[Structured object records]
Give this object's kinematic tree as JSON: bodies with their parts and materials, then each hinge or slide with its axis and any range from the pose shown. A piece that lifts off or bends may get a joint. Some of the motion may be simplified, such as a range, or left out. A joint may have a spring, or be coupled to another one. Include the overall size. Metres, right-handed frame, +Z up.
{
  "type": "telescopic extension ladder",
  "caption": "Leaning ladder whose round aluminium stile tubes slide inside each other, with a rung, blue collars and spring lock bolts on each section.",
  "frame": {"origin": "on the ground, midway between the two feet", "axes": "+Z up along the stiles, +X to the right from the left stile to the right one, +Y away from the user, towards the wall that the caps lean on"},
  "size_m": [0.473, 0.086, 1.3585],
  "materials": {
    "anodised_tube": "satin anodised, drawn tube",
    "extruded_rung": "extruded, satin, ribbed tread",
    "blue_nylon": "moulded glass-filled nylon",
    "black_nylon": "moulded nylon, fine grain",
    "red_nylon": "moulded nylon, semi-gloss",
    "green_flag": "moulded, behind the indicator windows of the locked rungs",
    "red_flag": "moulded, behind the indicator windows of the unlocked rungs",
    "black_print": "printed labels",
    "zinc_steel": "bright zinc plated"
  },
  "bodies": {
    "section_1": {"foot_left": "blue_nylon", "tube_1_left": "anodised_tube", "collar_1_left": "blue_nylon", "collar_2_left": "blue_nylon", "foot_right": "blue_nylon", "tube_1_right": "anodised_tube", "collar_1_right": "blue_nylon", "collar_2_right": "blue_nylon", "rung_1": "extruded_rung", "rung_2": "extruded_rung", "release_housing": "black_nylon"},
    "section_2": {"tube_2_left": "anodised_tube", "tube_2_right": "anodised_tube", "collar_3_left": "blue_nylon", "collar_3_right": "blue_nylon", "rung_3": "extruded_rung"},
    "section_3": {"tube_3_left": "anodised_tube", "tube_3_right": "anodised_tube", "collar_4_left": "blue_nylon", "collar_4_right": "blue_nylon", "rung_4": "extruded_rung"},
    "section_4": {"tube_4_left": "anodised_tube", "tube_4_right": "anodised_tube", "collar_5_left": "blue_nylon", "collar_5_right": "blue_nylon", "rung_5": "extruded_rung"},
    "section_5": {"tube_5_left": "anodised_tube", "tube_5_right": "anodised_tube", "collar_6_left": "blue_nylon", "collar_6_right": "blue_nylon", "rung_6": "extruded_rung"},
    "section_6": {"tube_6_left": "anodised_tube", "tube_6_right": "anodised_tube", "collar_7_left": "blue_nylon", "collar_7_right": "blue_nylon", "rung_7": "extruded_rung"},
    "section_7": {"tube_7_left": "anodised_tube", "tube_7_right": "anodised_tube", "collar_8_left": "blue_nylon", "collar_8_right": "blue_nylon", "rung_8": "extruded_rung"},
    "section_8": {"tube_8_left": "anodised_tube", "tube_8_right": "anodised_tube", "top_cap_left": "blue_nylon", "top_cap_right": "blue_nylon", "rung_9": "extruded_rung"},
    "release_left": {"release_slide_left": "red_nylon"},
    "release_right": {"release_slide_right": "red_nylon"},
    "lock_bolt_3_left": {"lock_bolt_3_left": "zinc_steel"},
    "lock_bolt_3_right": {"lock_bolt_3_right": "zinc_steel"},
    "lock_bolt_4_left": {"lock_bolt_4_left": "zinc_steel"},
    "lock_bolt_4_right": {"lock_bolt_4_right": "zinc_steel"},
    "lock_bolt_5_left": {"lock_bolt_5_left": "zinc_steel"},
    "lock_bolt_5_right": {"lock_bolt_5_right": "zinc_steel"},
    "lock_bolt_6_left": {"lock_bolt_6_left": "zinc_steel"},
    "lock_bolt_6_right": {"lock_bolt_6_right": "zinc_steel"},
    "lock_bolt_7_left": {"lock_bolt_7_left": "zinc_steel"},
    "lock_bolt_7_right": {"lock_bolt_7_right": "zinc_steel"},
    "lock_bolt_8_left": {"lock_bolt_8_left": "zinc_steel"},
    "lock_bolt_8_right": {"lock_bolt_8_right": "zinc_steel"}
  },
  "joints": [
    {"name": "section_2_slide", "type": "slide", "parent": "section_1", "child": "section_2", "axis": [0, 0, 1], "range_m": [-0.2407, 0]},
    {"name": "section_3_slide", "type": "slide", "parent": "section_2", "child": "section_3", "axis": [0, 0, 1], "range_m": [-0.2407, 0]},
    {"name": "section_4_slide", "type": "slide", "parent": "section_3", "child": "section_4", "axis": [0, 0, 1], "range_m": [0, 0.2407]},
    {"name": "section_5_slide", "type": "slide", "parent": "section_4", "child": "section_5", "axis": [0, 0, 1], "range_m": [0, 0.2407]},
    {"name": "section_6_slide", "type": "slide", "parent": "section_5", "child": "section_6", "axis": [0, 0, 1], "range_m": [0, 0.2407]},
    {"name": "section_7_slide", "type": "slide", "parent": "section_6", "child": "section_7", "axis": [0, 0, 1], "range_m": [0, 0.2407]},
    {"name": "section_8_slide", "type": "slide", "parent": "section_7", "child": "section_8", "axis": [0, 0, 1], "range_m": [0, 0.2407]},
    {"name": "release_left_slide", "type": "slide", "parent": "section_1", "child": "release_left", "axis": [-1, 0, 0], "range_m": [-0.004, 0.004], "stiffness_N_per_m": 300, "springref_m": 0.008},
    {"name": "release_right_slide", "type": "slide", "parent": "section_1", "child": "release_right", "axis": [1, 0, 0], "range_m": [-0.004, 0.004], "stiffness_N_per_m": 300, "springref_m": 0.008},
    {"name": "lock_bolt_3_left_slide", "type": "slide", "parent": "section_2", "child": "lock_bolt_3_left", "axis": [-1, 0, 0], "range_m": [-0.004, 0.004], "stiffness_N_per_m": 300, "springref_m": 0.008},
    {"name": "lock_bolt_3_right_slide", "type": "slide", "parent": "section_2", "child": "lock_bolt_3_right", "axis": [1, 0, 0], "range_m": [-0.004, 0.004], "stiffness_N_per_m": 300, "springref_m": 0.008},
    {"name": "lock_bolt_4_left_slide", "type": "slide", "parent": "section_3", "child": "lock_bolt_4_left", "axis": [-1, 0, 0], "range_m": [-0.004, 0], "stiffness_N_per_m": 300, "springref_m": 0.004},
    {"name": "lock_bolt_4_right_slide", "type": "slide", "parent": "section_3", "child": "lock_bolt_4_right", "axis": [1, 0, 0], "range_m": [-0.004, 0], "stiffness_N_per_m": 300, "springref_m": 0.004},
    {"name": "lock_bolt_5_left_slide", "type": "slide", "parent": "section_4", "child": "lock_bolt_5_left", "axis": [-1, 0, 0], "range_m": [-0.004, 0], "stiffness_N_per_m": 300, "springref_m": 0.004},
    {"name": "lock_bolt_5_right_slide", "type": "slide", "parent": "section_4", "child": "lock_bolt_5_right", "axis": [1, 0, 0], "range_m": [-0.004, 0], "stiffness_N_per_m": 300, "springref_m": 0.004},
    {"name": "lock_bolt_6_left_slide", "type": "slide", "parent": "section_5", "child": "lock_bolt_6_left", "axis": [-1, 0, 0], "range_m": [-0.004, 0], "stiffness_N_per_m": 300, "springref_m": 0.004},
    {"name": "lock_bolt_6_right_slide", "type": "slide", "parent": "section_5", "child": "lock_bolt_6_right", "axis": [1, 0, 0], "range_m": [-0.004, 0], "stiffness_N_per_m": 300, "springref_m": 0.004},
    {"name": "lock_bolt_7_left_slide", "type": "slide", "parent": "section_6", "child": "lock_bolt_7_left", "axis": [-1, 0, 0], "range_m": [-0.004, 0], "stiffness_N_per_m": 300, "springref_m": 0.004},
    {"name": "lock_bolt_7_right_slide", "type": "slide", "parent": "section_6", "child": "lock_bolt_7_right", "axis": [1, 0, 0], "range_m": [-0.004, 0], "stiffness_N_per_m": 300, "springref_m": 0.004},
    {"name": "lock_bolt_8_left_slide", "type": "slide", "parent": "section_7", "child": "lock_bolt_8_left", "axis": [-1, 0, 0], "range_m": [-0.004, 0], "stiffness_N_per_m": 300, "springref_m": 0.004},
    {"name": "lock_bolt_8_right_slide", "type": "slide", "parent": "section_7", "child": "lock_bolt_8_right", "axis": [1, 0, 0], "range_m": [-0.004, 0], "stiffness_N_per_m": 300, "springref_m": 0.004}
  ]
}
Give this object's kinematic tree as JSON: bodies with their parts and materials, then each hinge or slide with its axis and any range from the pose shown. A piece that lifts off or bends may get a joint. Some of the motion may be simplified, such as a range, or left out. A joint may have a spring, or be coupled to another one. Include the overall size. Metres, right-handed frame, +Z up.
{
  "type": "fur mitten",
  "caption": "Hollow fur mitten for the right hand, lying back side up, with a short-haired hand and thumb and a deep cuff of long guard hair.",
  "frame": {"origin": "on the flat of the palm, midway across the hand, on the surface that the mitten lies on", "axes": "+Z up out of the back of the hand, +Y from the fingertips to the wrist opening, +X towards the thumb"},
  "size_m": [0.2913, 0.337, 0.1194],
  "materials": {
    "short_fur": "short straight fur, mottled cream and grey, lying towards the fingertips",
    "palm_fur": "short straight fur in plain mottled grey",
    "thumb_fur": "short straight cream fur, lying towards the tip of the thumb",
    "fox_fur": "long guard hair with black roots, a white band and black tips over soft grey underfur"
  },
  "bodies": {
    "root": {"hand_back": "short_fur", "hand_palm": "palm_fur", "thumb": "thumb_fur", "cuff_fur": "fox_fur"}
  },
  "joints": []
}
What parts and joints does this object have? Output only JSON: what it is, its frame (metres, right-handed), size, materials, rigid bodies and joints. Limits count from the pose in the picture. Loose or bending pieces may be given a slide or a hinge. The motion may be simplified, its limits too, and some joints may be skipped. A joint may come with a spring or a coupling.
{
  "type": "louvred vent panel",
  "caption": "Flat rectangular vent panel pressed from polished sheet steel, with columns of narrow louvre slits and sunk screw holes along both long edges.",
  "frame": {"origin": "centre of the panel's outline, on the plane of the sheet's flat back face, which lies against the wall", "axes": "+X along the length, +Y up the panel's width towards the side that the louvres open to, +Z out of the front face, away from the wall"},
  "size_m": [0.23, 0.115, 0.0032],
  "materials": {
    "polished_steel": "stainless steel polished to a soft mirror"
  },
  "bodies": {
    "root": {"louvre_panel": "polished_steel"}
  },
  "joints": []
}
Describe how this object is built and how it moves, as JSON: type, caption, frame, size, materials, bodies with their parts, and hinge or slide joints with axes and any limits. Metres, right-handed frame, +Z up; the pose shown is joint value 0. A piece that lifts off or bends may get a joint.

> EXERCISE TASK
Gather up every line from the listing above in which the word "joints" occurs.

> EXERCISE OUTPUT
  "joints": [
  "joints": []
What parts and joints does this object have? Output only JSON: what it is, its frame (metres, right-handed), size, materials, rigid bodies and joints. Limits count from the pose in the picture. Loose or bending pieces may be given a slide or a hinge. The motion may be simplified, its limits too, and some joints may be skipped. A joint may come with a spring or a coupling.
  "joints": []
Describe how this object is built and how it moves, as JSON: type, caption, frame, size, materials, bodies with their parts, and hinge or slide joints with axes and any limits. Metres, right-handed frame, +Z up; the pose shown is joint value 0. A piece that lifts off or bends may get a joint.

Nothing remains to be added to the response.